The lower section from 3539 m to the bottom of the core at 3623 m depth is lake ice formed by freezing of subglacial Lake Vostok waters. This is indicated by the isotopic properties (dD, d18O and deuterium excess), by electrical conductivity measurements (ECM), crystallography and gaz content of the ice. These ice core data together with data on ionic chemistry favor an origin of the lake ice by frazil ice generation in a supercooled (below pressure melting point) water plume existing in the lake followed by accretion and consolidation by subsequent freezing of the host water.


Basal Ice Facies of Temperate Glaciers (1997-ongoing)

This project is probably the longest-lived of our laboratory.

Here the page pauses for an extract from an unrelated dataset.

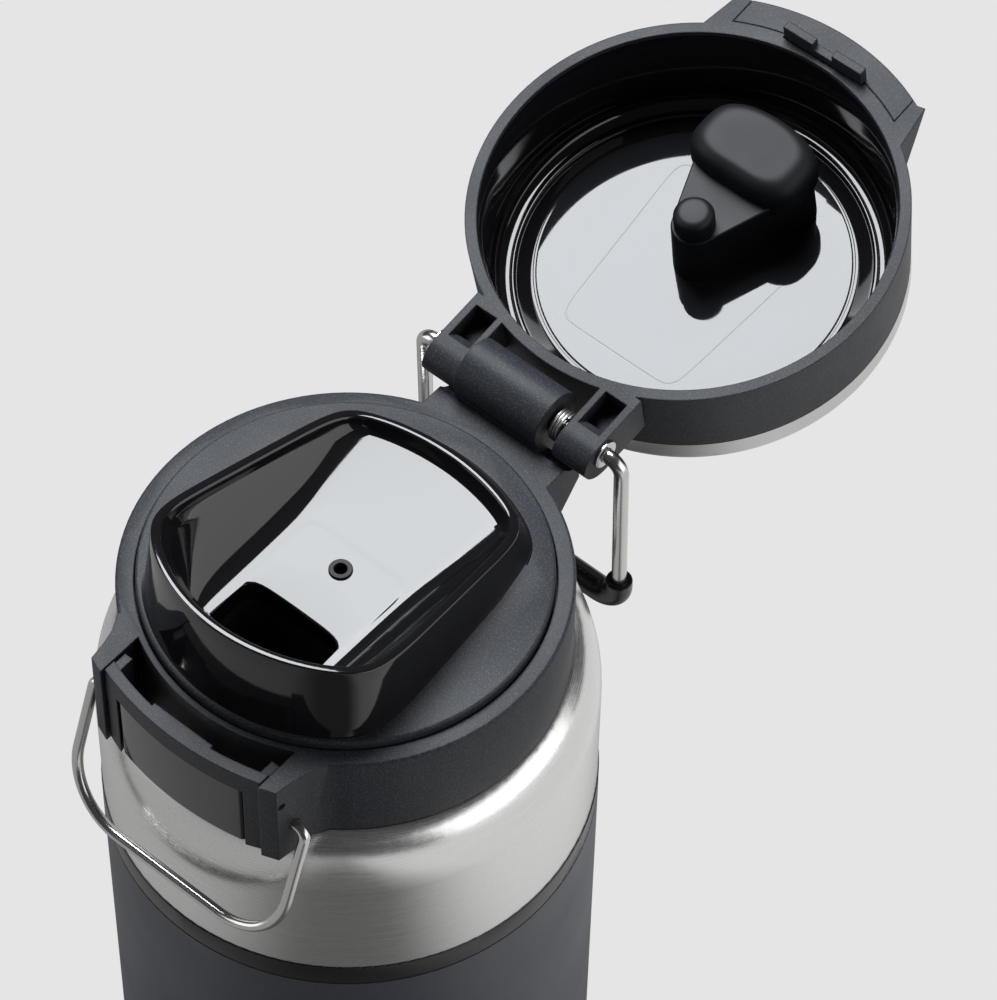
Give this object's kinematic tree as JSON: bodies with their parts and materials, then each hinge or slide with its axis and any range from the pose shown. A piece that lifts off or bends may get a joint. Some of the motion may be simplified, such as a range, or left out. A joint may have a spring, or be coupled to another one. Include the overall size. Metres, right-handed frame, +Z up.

It has been looking at the basal layer of various types of alpine glaciers from the Swiss-French-Italian Alps, using the multiparametric approach of ice properties (ice fabrics and textures, ice chemistry, stable isotopes, solid impurity content a.s.o). to decipher boundary conditions at the ice-bedrock interface. We are looking at an array of topics such as: subglacial hydrology, glacial erosion processes, chemical sorting effect in sediment loaded ice, debris incorporation a the glacier bed, carbonate precipitates on subglacial floors, ice deformation around obstacles, inherited characteristics of proglacial streams.


Ice Shelf Marine Ice (1992- ongoing)

This research project deals with ice-ocean interactions at ice sheet boundaries. The main goal of the project is to study, understand and quantify how ice shelves stability is affected by interactions with ocean water masses, in a changing climate perspective. Focus is put on what is known as "marine ice" i.e. ice formed in the water column below or at the front of ice shelves, as a result of thermohaline circulation loops affecting the water masses in the sub-ice shelf cavity. This ice then floats up and accretes at the bottom of the ice shelf and potentially acts as a welding agent of the large crevasses forming either at the grounding line (where the ice shelf gets afloat) or at ice shelf fronts (degenerating into rifts as iceberg calving proceeds).